The big danger with a Preamble is that the High Court will use its sentiments when it is interpreting the Constitution. Already the High Court is finding "implied rights" in the Constitution, and "enduring social values", and declaring well established laws void by ignoring established practice, as well as declaring other laws "repugnant fiction" when they were not fiction at all.

Therefore it would be folly to give the High Court any further areas in which it could indulge its idiosyncrosies.

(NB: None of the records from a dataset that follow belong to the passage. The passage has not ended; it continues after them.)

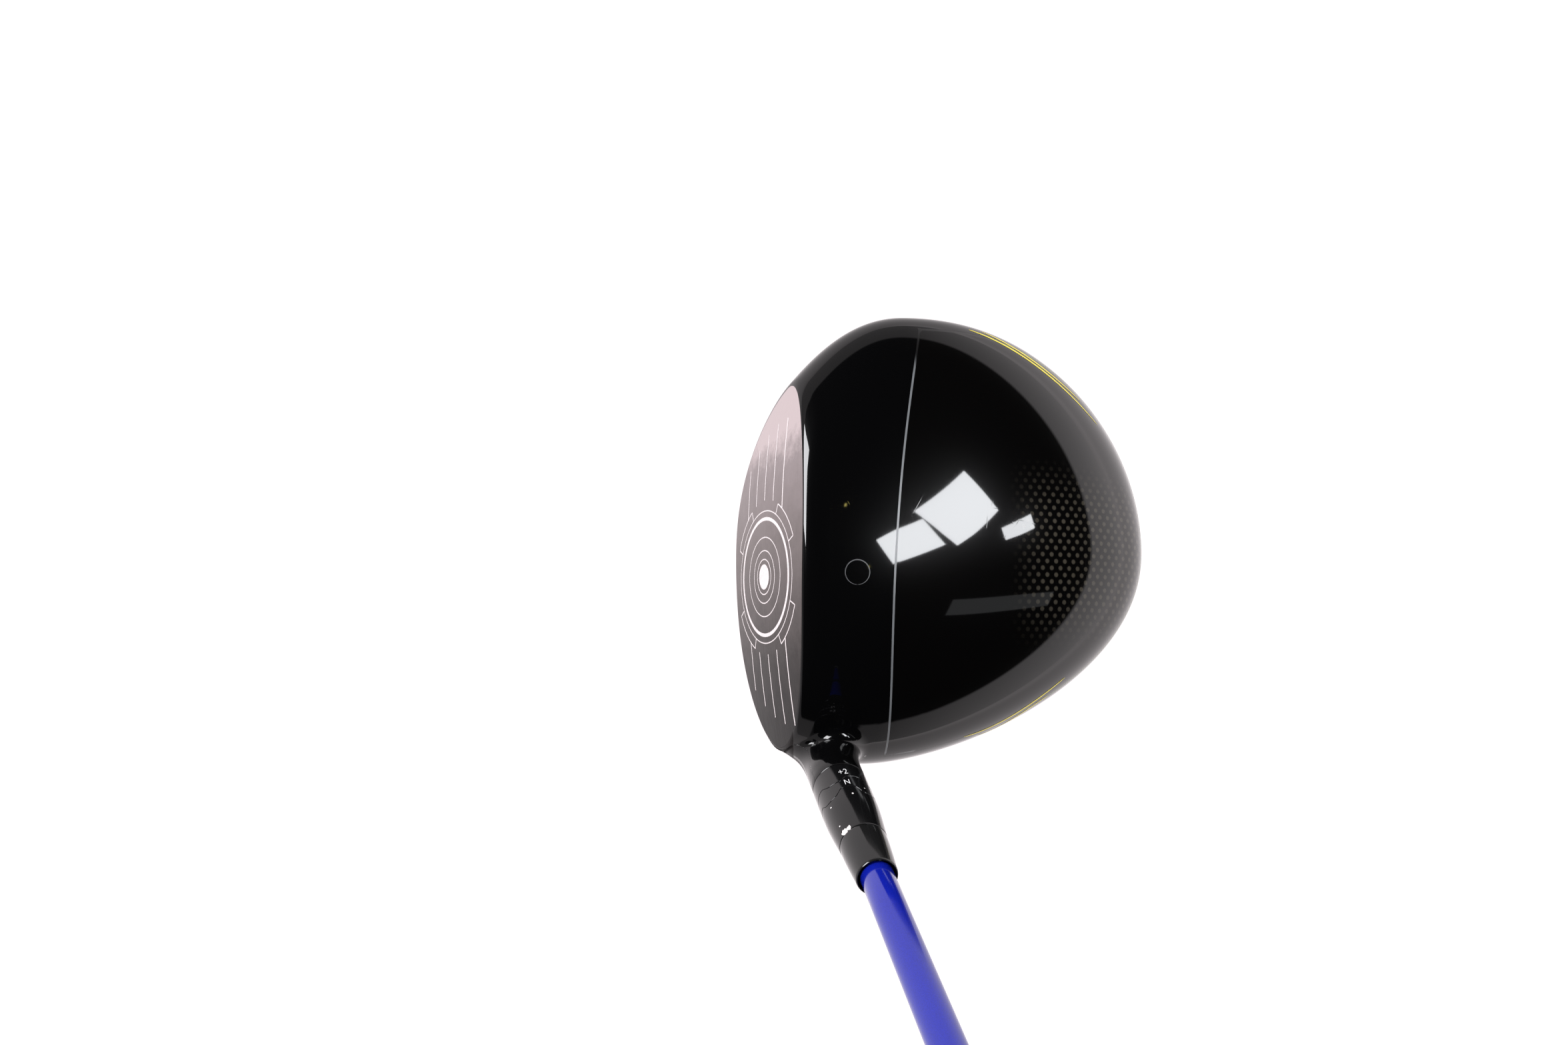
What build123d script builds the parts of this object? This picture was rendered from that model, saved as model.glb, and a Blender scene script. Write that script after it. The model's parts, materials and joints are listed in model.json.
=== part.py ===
from build123d import *
import math
import os

# Golf driver at address: +Z up, face to -Y, toe to -X, shaft rising to +X. Millimetres.
# The origin is on the ground under the sole, in line with the face centre.

# Head shell: a pebble made of upright sections across the head.
head_mid_x = -9.0
head_back_y = 81.7
nose_y = -62.0
toe_reach = 65.2
toe_wide_y = 7.0
heel_reach = 62.5
heel_wide_y = -7.0
crown_top = 59.2
sole_flat = 0.35
skirt_toe = 40.0
skirt_heel = 30.0
skirt_back = 24.5
skin = 1.3
ledge = 0.9

# Face: a shallow ball surface giving bulge and roll.
loft_deg = 11.0
face_radius = 305.0
face_y = -34.6
face_z = 31.0
face_thickness = 3.0

# Shaft line, distances measured up it from the ground.
lie_deg = 59.0
shaft_foot = (29.0, -18.9, 0.0)
hosel_top = 59.8
hosel_radius = 7.45
bore_radius = 5.6
port_top = 21.2
seat_low = 28.0
seat_high = 30.5
ring_joint = 67.2
ring_end = 72.2
sleeve_top = 88.5
ferrule_top = 103.7
sleeve_foot = 33.0
shaft_tip = 47.0
grip_mouth = 889.0
club_length = 1156.0
tip_radius = 4.4
butt_radius = 7.6
fit = 0.05

# Rear weight track: an arc round a vertical line, with its channel facing down and back.
track_centre = (-9.0, 22.0, 0.0)
track_radius = 50.0
track_z = 13.4
track_tilt = 30.0
track_span = 37.0
weight_span = 11.5
track_half = 6.9
track_depth = 10.2
lip_low = 4.6
lip_high = 6.3
slot_half = 2.7
weight_screw_radius = 2.0
weight_head_radius = 3.4

# Panels, bars and fasteners.
crown_margin = 3.6
crown_seam = [(-39, 2.2), (-12, -2.2), (14, -4.2), (36, -3.6)]
toe_panel = [(-24, -14), (-50, -12), (-62, 12), (-55, 36), (-40, 46), (-24, 46)]
heel_panel = [(8, -8), (24, -6), (36, 2), (36, 24), (22, 42), (8, 46)]
bar_x = 13.0
bar_y = -17.0
bar_radius = 2.6
ring_radius = 7.5
collar_radius = 6.4
shaft_socket = 4.3
screw_radius = 2.5
screw_head_radius = 4.7
port_radius = 5.6
pocket_radius = 5.0
vent_radius = 2.0

os.makedirs("parts", exist_ok=True)


def save(shape, name):
    export_step(shape, f"parts/{name}.step")


def bulge(t, p, q):
    return (1 - min(abs(t), 1) ** p) ** (1 / q)


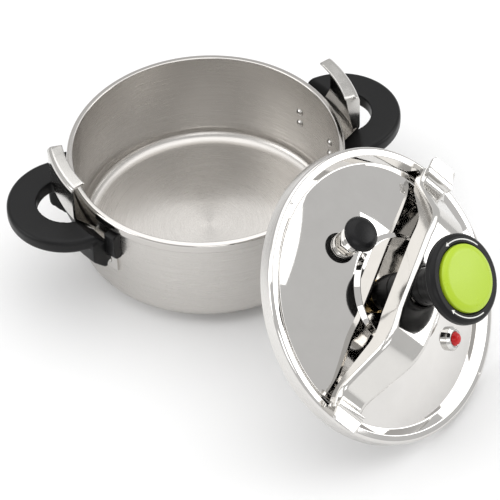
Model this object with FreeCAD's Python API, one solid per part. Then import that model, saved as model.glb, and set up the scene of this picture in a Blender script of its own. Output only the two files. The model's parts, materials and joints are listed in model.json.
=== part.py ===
import FreeCAD, Part
import math
import os

# A stovetop pressure cooker with a bow clamp. Millimetres, +Z up. The origin is the middle of
# the base, on the surface it stands on. The lid is off: it stands on its lower edge in front of
# the pot, leaning back, as it is put down while the pot is filled.
V = FreeCAD.Vector
UP = V(0, 0, 1)

# ---- driving dimensions: pot -------------------------------------------------------------
POT_INNER_R = 109.5
WALL = 1.2
RIM_R = 114.7                    # outside of the turned-down rim
RIM_TOP = 97.4
RIM_LIP = 8.5                    # how far the rim is turned down
BASE_TOP = 6.5                   # underside of the pot's own bottom, on top of the sandwich base
BASE_R = 97.2
CAP_SHEET = 0.9
CORNER_R = 13.0
POT_OUTER_R = POT_INNER_R + WALL

# ---- driving dimensions: hooks and handles -------------------------------------------------
SIDE_AZ = 21.0                   # direction of the first hook and handle; the others are opposite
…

At the Constitutional Convention republican crones wanted a preamble that would enthuse and excite them with patriotic fervour. They wanted a preamble of inspiring words expressed with poetic grandeur. There are probably no more inspiring words than those of the American Declaration of Independence... "We believe that all men are created equal and endowed with certain inalienable rights, and among these are life, liberty and the pursuit of happiness....." Things are not always as they seem. The men who wrote those undying words were slave owners, and obviously did not include blacks.

Already the High Court has ignored the Constitution's protection of the States and the People, as well as the People's clear instruction in 32 rejected referenda that they do not want an increase in Federal Power over the States.

 

Glenister Sheil.

Queenslanders for a Constitutional Monarchy.